Task objective: What do the lines from the one containing "Keep writing the" through the end of the entries say? Quote them exactly, and only them.

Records
━━━

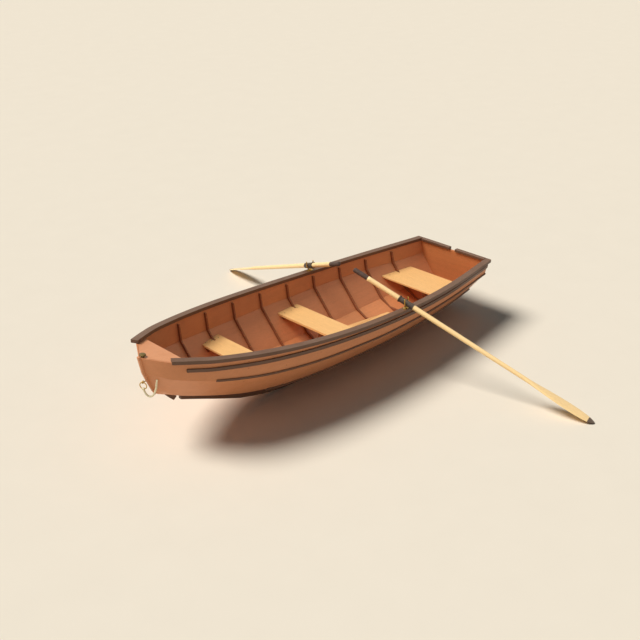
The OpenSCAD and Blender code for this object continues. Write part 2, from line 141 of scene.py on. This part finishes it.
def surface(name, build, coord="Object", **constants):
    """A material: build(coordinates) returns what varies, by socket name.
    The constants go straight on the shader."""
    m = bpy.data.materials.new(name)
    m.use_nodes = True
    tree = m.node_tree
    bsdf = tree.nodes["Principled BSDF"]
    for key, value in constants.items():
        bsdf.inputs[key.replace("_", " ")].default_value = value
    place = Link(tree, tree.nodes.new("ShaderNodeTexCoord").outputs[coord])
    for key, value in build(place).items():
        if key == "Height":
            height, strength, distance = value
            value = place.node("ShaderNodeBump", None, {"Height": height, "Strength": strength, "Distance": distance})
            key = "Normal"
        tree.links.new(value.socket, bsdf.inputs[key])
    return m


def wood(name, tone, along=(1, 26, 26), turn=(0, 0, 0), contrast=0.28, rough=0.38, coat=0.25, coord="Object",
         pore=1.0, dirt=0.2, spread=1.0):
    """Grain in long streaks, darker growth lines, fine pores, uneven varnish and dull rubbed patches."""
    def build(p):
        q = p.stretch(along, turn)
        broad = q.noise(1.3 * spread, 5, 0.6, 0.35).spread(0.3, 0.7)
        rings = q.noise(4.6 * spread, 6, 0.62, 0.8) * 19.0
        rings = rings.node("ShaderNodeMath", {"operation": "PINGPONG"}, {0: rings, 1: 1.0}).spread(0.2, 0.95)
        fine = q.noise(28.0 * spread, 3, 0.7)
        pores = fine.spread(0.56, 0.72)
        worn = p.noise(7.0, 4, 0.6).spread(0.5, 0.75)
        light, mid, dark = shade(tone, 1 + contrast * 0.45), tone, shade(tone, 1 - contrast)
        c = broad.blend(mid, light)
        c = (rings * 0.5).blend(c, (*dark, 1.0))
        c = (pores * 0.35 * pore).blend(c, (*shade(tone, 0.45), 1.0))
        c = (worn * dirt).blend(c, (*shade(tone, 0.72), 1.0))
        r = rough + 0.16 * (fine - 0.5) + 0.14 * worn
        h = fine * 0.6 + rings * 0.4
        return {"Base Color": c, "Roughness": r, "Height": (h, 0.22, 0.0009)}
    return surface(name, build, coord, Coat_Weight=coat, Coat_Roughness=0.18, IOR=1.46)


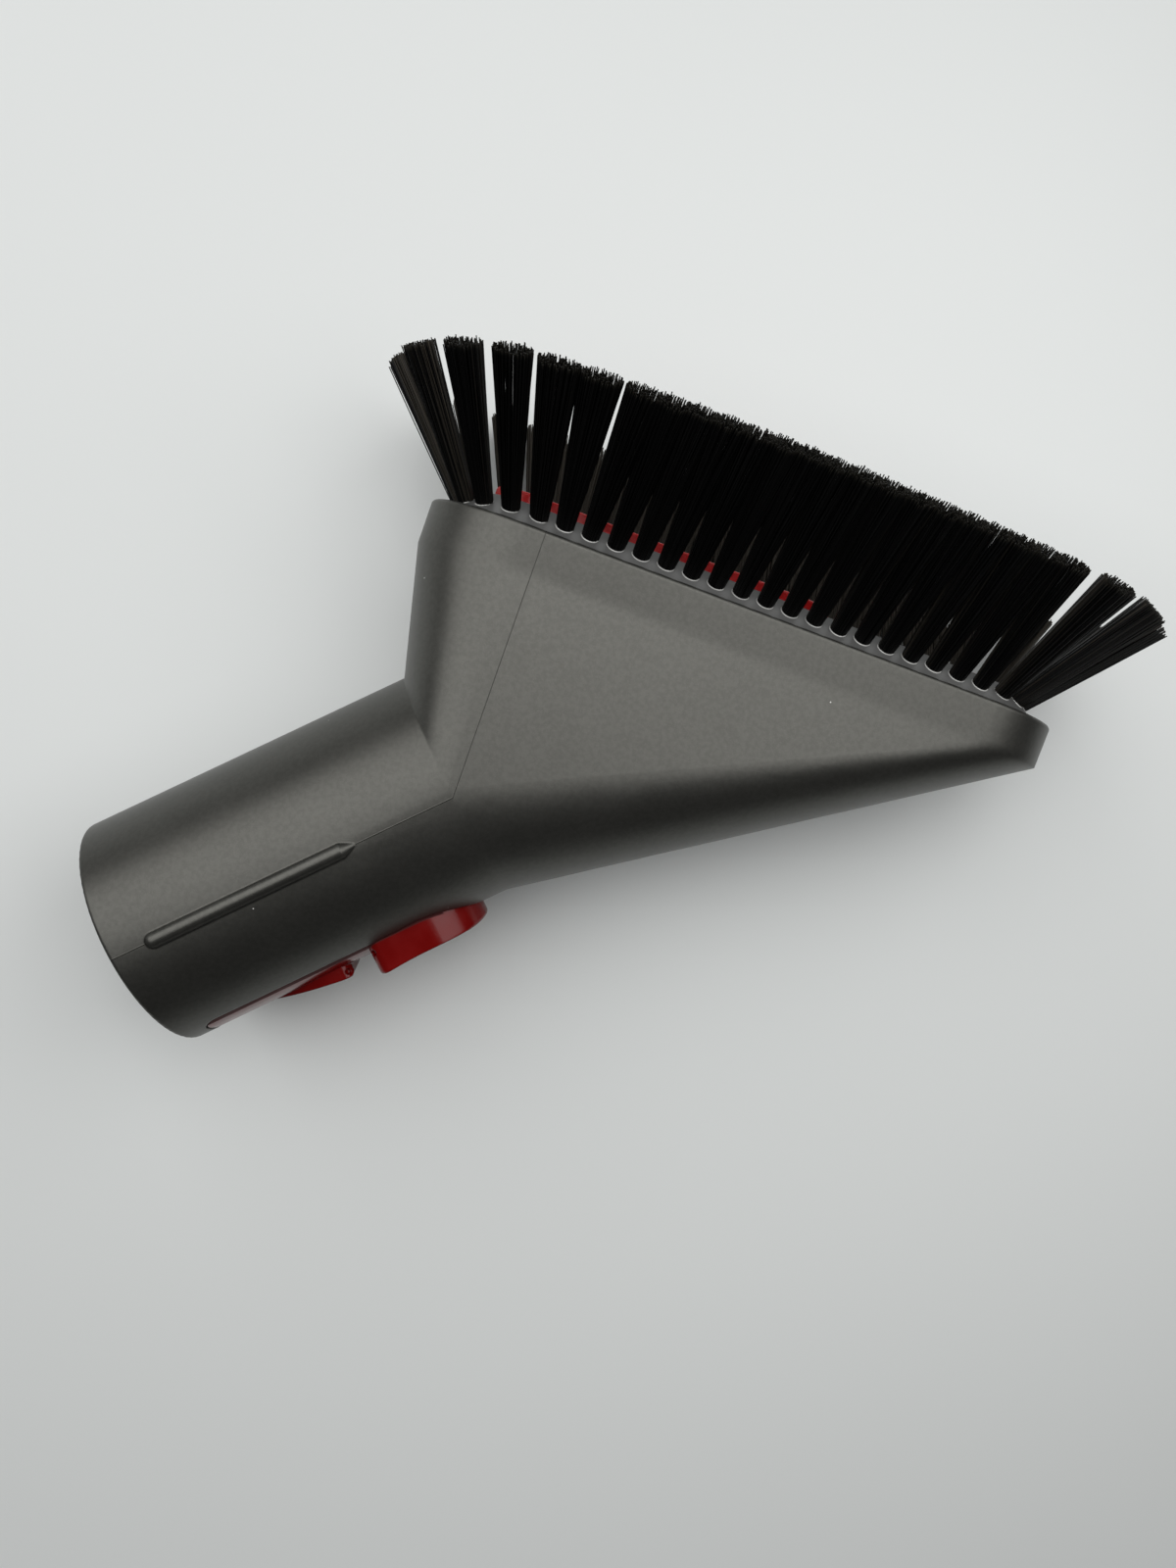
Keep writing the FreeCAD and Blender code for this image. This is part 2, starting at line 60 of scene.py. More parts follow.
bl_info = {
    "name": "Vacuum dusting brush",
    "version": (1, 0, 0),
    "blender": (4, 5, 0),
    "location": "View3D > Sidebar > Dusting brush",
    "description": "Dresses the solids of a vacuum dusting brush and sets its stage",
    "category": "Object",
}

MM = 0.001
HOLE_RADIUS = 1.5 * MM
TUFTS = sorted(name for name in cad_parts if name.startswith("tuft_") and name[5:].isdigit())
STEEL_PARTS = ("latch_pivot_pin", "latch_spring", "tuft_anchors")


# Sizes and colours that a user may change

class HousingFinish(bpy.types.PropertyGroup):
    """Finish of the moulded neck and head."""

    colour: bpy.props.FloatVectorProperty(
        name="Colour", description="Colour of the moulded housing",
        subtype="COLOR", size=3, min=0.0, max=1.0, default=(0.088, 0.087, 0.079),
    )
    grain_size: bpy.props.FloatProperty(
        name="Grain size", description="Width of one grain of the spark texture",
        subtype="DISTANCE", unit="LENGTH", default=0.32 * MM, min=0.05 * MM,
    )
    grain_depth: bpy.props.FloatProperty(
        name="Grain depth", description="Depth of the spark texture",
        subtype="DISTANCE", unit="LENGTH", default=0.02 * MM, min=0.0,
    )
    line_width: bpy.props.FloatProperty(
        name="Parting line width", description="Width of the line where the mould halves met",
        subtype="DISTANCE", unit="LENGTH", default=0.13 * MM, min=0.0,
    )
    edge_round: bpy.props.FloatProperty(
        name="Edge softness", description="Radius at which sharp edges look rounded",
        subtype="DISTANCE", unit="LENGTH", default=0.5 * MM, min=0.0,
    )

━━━

Result of this task:
Keep writing the FreeCAD and Blender code for this image. This is part 2, starting at line 60 of scene.py. More parts follow.
bl_info = {
    "name": "Vacuum dusting brush",
    "version": (1, 0, 0),
    "blender": (4, 5, 0),
    "location": "View3D > Sidebar > Dusting brush",
    "description": "Dresses the solids of a vacuum dusting brush and sets its stage",
    "category": "Object",
}

MM = 0.001
HOLE_RADIUS = 1.5 * MM
TUFTS = sorted(name for name in cad_parts if name.startswith("tuft_") and name[5:].isdigit())
STEEL_PARTS = ("latch_pivot_pin", "latch_spring", "tuft_anchors")


# Sizes and colours that a user may change

class HousingFinish(bpy.types.PropertyGroup):
    """Finish of the moulded neck and head."""

    colour: bpy.props.FloatVectorProperty(
        name="Colour", description="Colour of the moulded housing",
        subtype="COLOR", size=3, min=0.0, max=1.0, default=(0.088, 0.087, 0.079),
    )
    grain_size: bpy.props.FloatProperty(
        name="Grain size", description="Width of one grain of the spark texture",
        subtype="DISTANCE", unit="LENGTH", default=0.32 * MM, min=0.05 * MM,
    )
    grain_depth: bpy.props.FloatProperty(
        name="Grain depth", description="Depth of the spark texture",
        subtype="DISTANCE", unit="LENGTH", default=0.02 * MM, min=0.0,
    )
    line_width: bpy.props.FloatProperty(
        name="Parting line width", description="Width of the line where the mould halves met",
        subtype="DISTANCE", unit="LENGTH", default=0.13 * MM, min=0.0,
    )
    edge_round: bpy.props.FloatProperty(
        name="Edge softness", description="Radius at which sharp edges look rounded",
        subtype="DISTANCE", unit="LENGTH", default=0.5 * MM, min=0.0,
    )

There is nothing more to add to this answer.